Ausgabe und Übersetzungen: K. Pellikan, Das Chronikon, hg. von B. Riggenbach, Basel, Bahnmaier, 1877, hier: 1-2, 27-28 und 66-67 (nur lateinischer Text); Die Hauschronik des Konrad Pellikans von Rufach: Ein Lebensbild aus der Reformationszeit, übs. von Th. Vulpinus, Strassburg, Heitz, 1892, 1-2, 28-29 und 67 (nur deutsche Übersetzung); The Chronicle of Conrad Pellican 1478-1556, übs. von F. C. Ahrens, New York, Columbia University, 1950, 1-2, 57-59, 142-143 (nur englische Übersetzung).

 

Der 1478 in Rufach im Elsass geborene Konrad Kürschner studierte in Heidelberg (1491-1492), wo er den Namen Pellikan annahm; dort kam er durch seinen Onkel Jodocus Gallus in Kontakt mit den Humanisten, die den Wormser Bischof Johann von Dalberg aufsuchten. Nach seinem Eintritt in den Franziskanerorden 1544 setzte Pellikan seine Studien 1496 in Tübingen fort und entwickelte Interesse an der Philologie. Er brachte sich Hebräisch erst als Autodidakt bei, dann mit der Hilfe des Johannes Reuchlin. 1501 begann er mit der Abfassung einer hebräischen Grammatik, die drei Jahre später in Strassburg erschien. Er wurde 1502 Lektor im Konvent der Basler Minoritenbrüder und beteiligte sich an der Herausgabe der gesammelten Werke Augustins bei den Druckern Petri, Froben und Amerbach. 1508 wurde er zum Sekretär des franziskanischen Provinzials Kaspar Schatzger ernannt, hierauf zum Guardian des Basler Konvents (1519-1523). Stand er als Humanist erst Erasmus nahe, so entfremdete er sich von diesem infolge seiner eigenen Anhänglichkeit an die Reformation. 1526 wurde er Professor für Griechisch, Hebräisch und das Alte Testament an der von Zwinglin in Zürich errichteten theologischen Hochschule. Er war Mitarbeiter an der Zürcher Bibelübersetzung und schrieb einen umfassenden Bibelkommentar in sieben Bänden, der zwischen 1532 und 1539 bei Froschauer herauskam. Sein Chronicon dagegen lag bis ins 19. Jahrhundert hinein nur als Manuskript vor (s. Ausgabe). Pellikan verstarb 1556 in Zürich.

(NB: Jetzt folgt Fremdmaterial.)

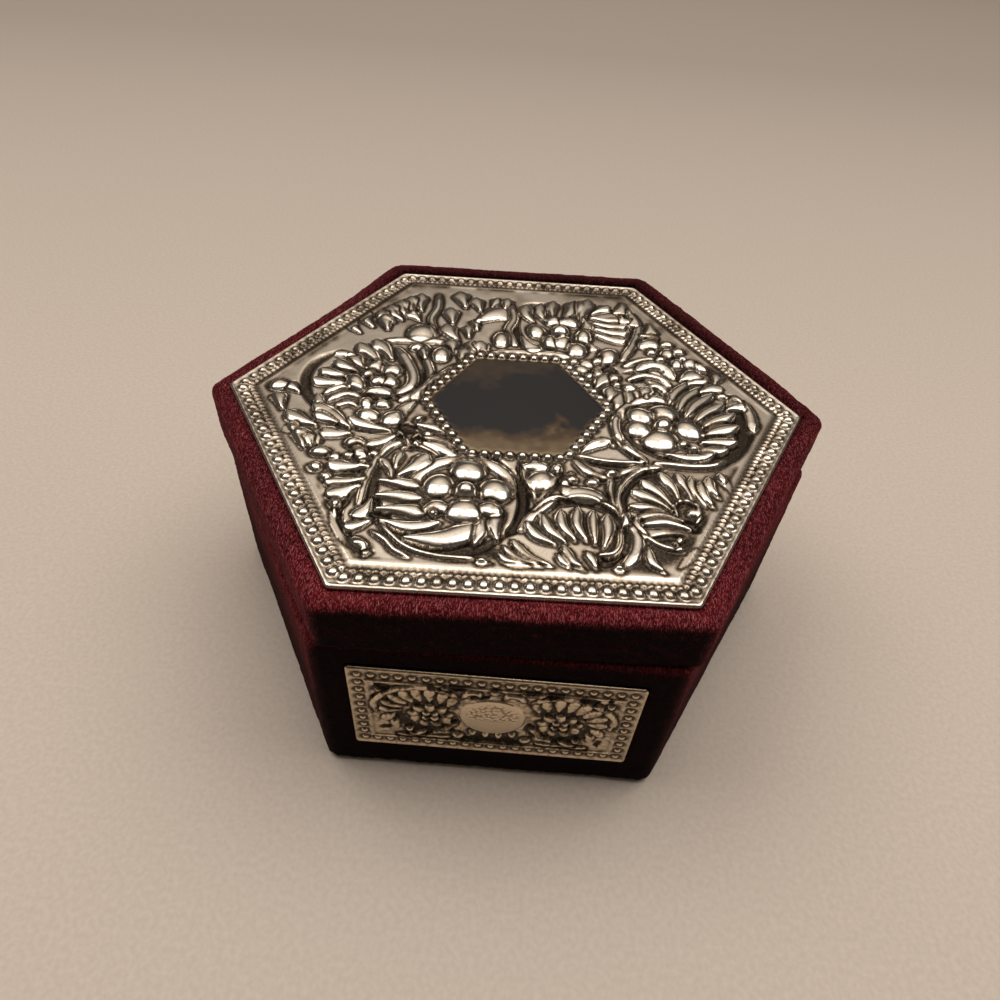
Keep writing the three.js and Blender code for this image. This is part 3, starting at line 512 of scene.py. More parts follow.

Auch wenn Pellikan sich schon 1521 Notizen machte, begann er doch erst im Alter von 66 Jahren (das heisst 1544) mit der schriftlichen Niederlegung im eigentlichen Sinne, wie er selbst zu Beginn seines Textes angibt (s. den ersten Auszug). Erst wenige Monate vor seinem Tod am 5. April 1556 hielt er die Ereignisse in seinem Leben zwischen 1540 und dem Herbst 1555 schriftlich fest. Die letzte Notiz über seinen Tod und seinen Nachfolger in der Hebräischprofessur (Peter Martyr Vermigli) stammt wahrscheinlich von seinem Sohn, Samuel Pellikan. Der Autor gibt vor, sich mit seinem Werk nur an seine Familie zu wenden und nicht die Intention zu haben, diesen Text zu veröffentlichen (scripta… quae non statui invulganda). Man mag sich fragen, weshalb Pellikan sich entschloss, seine Erinnerungen in Latein und nicht in seiner Muttersprache abzufassen, wie es ein wenig später Thomas Platter tun sollte, der sie ebenfalls für seinen Sohn (Felix) verfasste. Die Wahl der lateinischen Sprache überrascht auch deshalb, weil der Autor des Chronicon eine lange Passage über die Nützlichkeit der Muttersprache für die freien Künste und die Bibelauslegung verfasst hat. Laut Hans Rudolf Velten enthält die Autobiographie Pellikans zahlreiche typische Elemente einer humanistischen vita (einführende Reflexionen, Herkunft und Vorfahren, Studien, Reisen, Beziehungen, Werke); ausserdem mache schon die Tatsache, dass sie in Latein verfasst ist, deutlich, dass Pellikans angebliche Intention beim Verfassen dieses Texts rein rhetorisch aufzufassen ist, und er sehr wohl vorhatte, dieses Werk zu veröffentlichen.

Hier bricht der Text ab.